SHORT PROBLEM >>
Everything from the first line to the line containing "import * as THREE from 'three';" is to be repeated exactly; nothing past it.

SUPPLIED INFORMATION >>
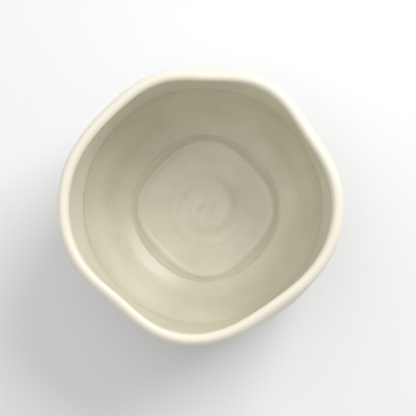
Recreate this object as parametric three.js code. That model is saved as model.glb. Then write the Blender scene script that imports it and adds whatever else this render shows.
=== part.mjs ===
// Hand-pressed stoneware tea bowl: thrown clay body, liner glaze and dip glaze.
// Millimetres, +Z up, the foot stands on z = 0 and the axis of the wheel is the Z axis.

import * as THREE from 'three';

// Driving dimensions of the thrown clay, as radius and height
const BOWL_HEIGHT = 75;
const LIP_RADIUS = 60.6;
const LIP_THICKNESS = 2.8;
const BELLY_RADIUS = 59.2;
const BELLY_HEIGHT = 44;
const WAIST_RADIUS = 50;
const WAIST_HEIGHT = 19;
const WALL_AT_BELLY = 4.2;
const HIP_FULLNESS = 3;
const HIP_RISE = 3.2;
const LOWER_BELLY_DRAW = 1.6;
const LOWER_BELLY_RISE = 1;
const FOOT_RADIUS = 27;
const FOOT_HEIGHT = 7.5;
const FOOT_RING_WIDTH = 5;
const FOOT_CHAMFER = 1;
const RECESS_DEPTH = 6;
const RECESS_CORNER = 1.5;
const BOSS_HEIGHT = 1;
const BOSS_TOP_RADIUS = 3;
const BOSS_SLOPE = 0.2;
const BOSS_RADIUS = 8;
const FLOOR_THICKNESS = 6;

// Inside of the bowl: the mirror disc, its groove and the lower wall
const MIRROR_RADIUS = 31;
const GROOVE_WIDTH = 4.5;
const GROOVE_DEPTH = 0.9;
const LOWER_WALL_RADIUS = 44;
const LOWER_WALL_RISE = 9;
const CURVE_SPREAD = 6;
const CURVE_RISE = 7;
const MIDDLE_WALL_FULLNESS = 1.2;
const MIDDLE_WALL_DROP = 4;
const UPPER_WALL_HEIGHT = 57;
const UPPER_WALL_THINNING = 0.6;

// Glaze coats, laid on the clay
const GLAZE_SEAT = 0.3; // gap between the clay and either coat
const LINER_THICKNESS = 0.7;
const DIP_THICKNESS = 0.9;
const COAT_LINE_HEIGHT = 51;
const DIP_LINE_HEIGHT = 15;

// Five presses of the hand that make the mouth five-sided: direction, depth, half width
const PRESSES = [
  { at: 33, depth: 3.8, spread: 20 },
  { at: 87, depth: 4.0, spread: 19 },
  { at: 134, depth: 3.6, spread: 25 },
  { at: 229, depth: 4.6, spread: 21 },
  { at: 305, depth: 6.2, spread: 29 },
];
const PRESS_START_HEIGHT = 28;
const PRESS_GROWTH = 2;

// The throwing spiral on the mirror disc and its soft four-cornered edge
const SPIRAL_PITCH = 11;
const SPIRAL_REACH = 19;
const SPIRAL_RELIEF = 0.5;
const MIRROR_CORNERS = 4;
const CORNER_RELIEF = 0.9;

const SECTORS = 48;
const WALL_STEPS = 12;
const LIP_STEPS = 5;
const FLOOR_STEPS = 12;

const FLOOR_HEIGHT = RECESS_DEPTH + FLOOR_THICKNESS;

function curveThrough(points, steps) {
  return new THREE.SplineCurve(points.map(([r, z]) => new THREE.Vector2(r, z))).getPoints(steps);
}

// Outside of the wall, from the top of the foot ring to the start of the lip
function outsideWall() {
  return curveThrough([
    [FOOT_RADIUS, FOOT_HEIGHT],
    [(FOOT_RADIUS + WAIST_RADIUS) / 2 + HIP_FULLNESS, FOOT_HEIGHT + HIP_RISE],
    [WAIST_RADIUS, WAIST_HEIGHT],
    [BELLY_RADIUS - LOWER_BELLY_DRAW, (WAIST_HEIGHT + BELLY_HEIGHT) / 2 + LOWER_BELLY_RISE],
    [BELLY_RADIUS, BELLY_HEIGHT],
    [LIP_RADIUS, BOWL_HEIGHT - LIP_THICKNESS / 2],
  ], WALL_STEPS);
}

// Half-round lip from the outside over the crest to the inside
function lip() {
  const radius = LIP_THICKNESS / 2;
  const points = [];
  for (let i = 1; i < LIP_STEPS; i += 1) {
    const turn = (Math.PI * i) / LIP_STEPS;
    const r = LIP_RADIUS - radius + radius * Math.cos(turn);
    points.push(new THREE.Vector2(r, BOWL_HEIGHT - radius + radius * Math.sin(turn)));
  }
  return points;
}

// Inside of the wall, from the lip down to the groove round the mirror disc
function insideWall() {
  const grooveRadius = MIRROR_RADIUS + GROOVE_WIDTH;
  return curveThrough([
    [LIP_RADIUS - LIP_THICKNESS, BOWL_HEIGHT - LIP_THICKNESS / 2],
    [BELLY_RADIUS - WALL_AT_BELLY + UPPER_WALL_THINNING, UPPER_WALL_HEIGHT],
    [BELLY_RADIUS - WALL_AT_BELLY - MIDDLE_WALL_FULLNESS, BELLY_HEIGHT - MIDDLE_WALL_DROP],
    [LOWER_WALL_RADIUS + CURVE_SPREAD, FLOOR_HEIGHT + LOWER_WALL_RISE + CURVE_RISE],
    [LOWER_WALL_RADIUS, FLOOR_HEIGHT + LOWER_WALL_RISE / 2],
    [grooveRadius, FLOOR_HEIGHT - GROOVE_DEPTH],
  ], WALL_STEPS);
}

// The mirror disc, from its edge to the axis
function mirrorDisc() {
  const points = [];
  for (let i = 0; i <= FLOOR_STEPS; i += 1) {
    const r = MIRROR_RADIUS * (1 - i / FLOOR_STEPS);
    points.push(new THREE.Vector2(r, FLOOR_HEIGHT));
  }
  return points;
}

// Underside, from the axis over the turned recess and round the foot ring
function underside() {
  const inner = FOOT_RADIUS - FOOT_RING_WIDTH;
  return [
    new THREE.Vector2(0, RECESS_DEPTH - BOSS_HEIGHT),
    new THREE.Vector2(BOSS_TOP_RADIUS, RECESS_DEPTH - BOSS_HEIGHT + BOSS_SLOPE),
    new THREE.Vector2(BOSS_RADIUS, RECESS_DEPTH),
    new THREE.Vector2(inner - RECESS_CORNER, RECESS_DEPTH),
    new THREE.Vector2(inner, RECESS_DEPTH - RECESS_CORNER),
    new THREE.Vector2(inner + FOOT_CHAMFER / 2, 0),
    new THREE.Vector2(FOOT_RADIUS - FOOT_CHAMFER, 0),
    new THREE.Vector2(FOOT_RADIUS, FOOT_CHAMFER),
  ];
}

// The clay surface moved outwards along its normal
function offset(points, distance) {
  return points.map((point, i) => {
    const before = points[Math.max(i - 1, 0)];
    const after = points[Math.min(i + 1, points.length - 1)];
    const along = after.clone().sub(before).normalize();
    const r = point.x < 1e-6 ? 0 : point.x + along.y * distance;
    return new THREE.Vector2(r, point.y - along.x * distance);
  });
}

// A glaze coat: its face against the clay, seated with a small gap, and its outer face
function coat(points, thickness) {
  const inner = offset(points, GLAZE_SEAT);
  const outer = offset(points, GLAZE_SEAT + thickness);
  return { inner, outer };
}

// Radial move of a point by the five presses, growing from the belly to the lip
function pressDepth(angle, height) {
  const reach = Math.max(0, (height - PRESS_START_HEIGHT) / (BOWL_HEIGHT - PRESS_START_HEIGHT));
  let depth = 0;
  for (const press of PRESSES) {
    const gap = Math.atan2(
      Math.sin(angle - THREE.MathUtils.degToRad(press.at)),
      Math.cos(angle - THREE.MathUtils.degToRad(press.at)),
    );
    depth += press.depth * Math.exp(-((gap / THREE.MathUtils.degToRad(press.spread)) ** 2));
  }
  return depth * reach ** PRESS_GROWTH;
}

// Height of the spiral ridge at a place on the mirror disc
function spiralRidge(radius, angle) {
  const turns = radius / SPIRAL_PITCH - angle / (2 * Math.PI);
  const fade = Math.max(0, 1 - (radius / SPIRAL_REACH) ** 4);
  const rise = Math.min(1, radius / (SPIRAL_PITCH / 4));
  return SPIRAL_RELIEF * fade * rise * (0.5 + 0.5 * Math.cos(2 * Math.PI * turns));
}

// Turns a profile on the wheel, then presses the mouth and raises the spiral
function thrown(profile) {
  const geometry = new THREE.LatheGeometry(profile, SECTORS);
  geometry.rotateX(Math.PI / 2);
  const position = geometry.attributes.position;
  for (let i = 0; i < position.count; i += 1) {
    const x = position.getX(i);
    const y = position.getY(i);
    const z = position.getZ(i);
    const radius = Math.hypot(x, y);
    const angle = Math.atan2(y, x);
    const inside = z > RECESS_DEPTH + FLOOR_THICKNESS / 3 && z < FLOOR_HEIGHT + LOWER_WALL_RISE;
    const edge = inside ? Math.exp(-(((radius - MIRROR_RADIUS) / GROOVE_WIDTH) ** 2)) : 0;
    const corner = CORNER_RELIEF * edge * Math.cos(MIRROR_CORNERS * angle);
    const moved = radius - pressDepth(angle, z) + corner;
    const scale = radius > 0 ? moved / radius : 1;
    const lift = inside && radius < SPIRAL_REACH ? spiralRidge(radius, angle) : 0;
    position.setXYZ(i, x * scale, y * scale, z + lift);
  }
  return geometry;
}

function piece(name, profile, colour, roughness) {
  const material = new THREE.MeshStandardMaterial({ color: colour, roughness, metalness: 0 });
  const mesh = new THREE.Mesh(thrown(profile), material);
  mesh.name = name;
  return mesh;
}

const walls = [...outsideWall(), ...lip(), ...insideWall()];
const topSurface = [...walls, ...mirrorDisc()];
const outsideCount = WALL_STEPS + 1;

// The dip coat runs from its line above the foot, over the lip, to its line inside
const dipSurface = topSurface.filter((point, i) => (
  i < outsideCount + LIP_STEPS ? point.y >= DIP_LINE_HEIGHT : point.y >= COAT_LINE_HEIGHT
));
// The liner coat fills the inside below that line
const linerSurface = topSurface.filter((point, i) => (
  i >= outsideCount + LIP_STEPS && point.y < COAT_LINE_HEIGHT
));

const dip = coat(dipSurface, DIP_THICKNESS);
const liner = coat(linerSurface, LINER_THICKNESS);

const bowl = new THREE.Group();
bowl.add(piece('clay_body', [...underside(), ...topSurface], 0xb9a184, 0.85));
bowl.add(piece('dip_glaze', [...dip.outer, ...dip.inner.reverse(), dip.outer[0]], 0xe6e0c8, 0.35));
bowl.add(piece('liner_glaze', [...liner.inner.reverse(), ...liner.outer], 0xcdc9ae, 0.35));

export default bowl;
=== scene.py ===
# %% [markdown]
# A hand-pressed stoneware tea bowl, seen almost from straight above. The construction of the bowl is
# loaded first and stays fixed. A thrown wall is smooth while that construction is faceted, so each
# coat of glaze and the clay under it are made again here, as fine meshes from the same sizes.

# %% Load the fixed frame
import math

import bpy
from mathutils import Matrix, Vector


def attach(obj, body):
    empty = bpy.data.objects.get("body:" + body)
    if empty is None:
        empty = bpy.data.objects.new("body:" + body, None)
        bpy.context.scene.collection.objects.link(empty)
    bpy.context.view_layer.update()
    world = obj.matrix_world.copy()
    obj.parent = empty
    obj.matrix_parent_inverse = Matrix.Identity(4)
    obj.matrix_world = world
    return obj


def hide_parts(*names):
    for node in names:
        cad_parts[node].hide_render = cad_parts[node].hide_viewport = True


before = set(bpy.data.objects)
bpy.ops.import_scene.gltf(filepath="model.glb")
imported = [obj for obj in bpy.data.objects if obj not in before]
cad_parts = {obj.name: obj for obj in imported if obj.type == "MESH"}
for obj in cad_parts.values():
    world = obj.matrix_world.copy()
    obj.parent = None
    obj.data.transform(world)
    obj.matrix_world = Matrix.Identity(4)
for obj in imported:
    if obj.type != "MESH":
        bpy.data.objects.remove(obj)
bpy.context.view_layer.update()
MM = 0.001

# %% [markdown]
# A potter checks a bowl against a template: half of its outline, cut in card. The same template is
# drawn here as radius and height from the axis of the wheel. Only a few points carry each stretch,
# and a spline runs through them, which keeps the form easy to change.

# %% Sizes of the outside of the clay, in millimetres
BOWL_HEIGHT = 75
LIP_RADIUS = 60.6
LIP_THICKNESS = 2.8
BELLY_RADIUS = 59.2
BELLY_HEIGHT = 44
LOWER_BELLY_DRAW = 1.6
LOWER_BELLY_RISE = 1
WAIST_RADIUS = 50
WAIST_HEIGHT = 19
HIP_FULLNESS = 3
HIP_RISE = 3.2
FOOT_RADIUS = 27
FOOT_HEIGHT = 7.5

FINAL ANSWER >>
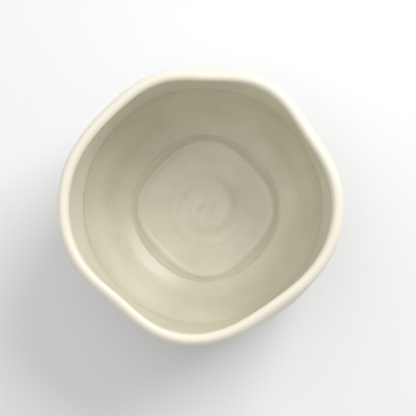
Recreate this object as parametric three.js code. That model is saved as model.glb. Then write the Blender scene script that imports it and adds whatever else this render shows.
=== part.mjs ===
// Hand-pressed stoneware tea bowl: thrown clay body, liner glaze and dip glaze.
// Millimetres, +Z up, the foot stands on z = 0 and the axis of the wheel is the Z axis.

import * as THREE from 'three';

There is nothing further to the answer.